Quote Investigator: Your skepticism is understandable and the quotation you provide has been modified; however, it is based on a passage in a work by Charles Dickens entitled “The Wreck of the Golden Mary”. A character in the story is commenting on communication via electric telegraph within a ship during a time of great peril and says the following. Boldface has been added: 2

O! what a thing it is, in a time of danger, and in the presence of death, the shining of a face upon a face!  I have heard it broached that orders should be given in great new ships by electric telegraph.  I admire machinery as much as any man, and am as thankful to it as any man can be for what it does for us.  But, it will never be a substitute for the face of a man, with his soul in it, encouraging another man to be brave and true.  Never try it for that.  It will break down like a straw.

This quotation has been altered to obtain the shorter version that you give.
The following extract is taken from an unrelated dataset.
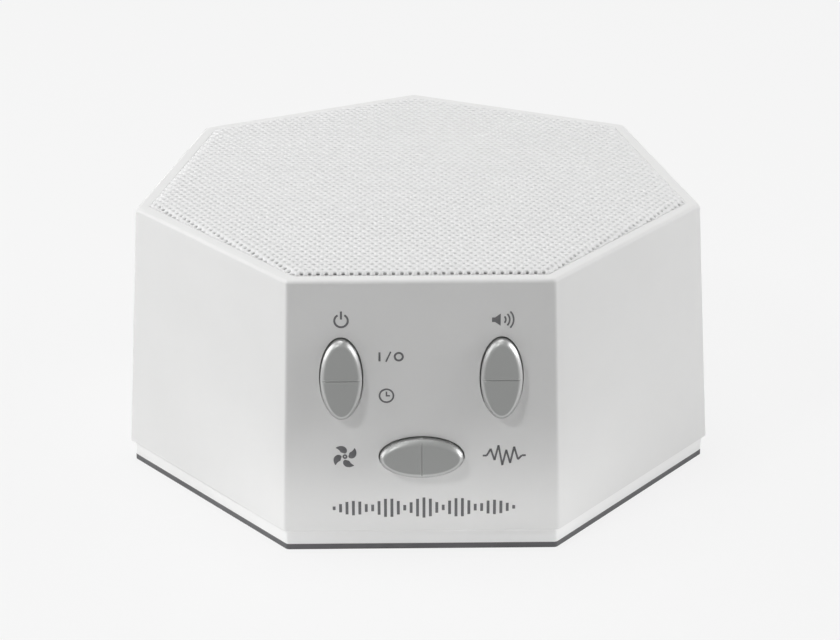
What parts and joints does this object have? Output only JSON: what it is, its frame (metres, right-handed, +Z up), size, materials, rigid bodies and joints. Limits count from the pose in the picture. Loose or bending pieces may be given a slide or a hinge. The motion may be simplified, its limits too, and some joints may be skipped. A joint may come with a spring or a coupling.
{
  "type": "white noise sound machine",
  "caption": "Tabletop white noise sound machine with a tapered seven-sided white housing, a perforated speaker grille on top, a front face with oval rocker keys and a rubber foot ring.",
  "frame": {"origin": "centre of the seven-sided outline, on the plane that the foot ring stands on", "axes": "+Z up, front face with the rockers towards -Y, +X to the right seen from the front"},
  "size_m": [0.113, 0.1113, 0.0531],
  "materials": {
    "shell_white": "fine-grained moulded white plastic",
    "grille_white": "white painted perforated sheet",
    "base_white": "fine-grained moulded white plastic",
    "foot_rubber": "dark grey rubber",
    "rocker_grey": "satin grey plastic",
    "carrier_plastic": "plain moulded plastic",
    "silicone": "soft translucent silicone",
    "board_green": "green solder mask",
    "chip_black": "black moulded package",
    "socket_black": "black moulded socket",
    "connector_ivory": "ivory nylon",
    "capacitor_sleeve": "dark blue sleeve",
    "plated_steel": "zinc-plated steel",
    "basket_steel": "black painted pressed steel",
    "ferrite": "dark ferrite",
    "paper_cone": "black pressed paper",
    "surround_rubber": "black rubber",
    "spider_cloth": "amber resin-dipped cloth",
    "coil_copper": "enamelled copper winding",
    "foam_black": "closed-cell foam",
    "pin_metal": "plated contact pin",
    "terminal_board": "brown fibre board with plated tags",
    "ribbon_grey": "grey flat cable",
    "wire_red": "red insulation"
  },
  "bodies": {
    "machine": {"housing": "shell_white", "grille": "grille_white", "base_cover": "base_white", "foot_ring": "foot_rubber", "housing_screws": "plated_steel", "speaker_gasket": "foam_black", "speaker_frame": "basket_steel", "speaker_surround": "surround_rubber", "speaker_spider": "spider_cloth", "speaker_top_plate": "plated_steel", "speaker_magnet": "ferrite", "speaker_yoke": "plated_steel", "speaker_terminals": "terminal_board", "speaker_screws": "plated_steel", "rocker_carrier": "carrier_plastic", "keypad_web": "silicone", "power_domes": "silicone", "volume_domes": "silicone", "sound_domes": "silicone", "control_board": "board_green", "control_screws": "plated_steel", "main_board": "board_green", "main_board_screws": "plated_steel", "sound_chip": "chip_black", "amplifier_chip": "chip_black", "memory_chip": "chip_black", "capacitors": "capacitor_sleeve", "power_socket": "socket_black", "power_pin": "pin_metal", "audio_jack": "socket_black", "speaker_plug": "connector_ivory", "ribbon_sockets": "connector_ivory", "ribbon_cable": "ribbon_grey", "speaker_wires": "wire_red"},
    "power_key": {"power_rocker": "rocker_grey"},
    "volume_key": {"volume_rocker": "rocker_grey"},
    "sound_key": {"sound_rocker": "rocker_grey"},
    "cone_unit": {"speaker_cone": "paper_cone", "dust_cap": "paper_cone", "voice_coil": "coil_copper"}
  },
  "joints": [
    {"name": "power_rock", "type": "hinge", "parent": "machine", "child": "power_key", "pos_m": [-0.0144, -0.0473, 0.03385], "axis": [1, 0, 0], "range_deg": [-3, 3], "stiffness_Nm_per_rad": 0.17, "deforming": ["power_domes"]},
    {"name": "volume_rock", "type": "hinge", "parent": "machine", "child": "volume_key", "pos_m": [0.0144, -0.0473, 0.03385], "axis": [1, 0, 0], "range_deg": [-3, 3], "stiffness_Nm_per_rad": 0.17, "deforming": ["volume_domes"]},
    {"name": "sound_rock", "type": "hinge", "parent": "machine", "child": "sound_key", "pos_m": [0, -0.04815, 0.01857], "axis": [0, -0.0556, -0.9985], "range_deg": [-3, 3], "stiffness_Nm_per_rad": 0.17, "deforming": ["sound_domes"]},
    {"name": "cone_slide", "type": "slide", "parent": "machine", "child": "cone_unit", "axis": [0, 0, 1], "range_m": [-0.0015, 0.0015], "stiffness_N_per_m": 800, "deforming": ["speaker_surround", "speaker_spider"]}
  ]
}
Only one sentence from the story has been extracted for the quote. The pronoun referring to the telegraph has been removed, and the generic term “electric communication” has been substituted. Also, the male referents have been changed to genderless referents.

In conclusion, substantial changes have been made to the original text to yield the widely-distributed single sentence quotation in its modern form. The dramatic life-or-death context has been excised.

Yet, it is true that the words of Dickens did reflect skepticism toward substituting the telegraph for face-to-face contact in crucial situations.

Update History: On April 8, 2014 the style of the bibliographic notes was updated to numerical form.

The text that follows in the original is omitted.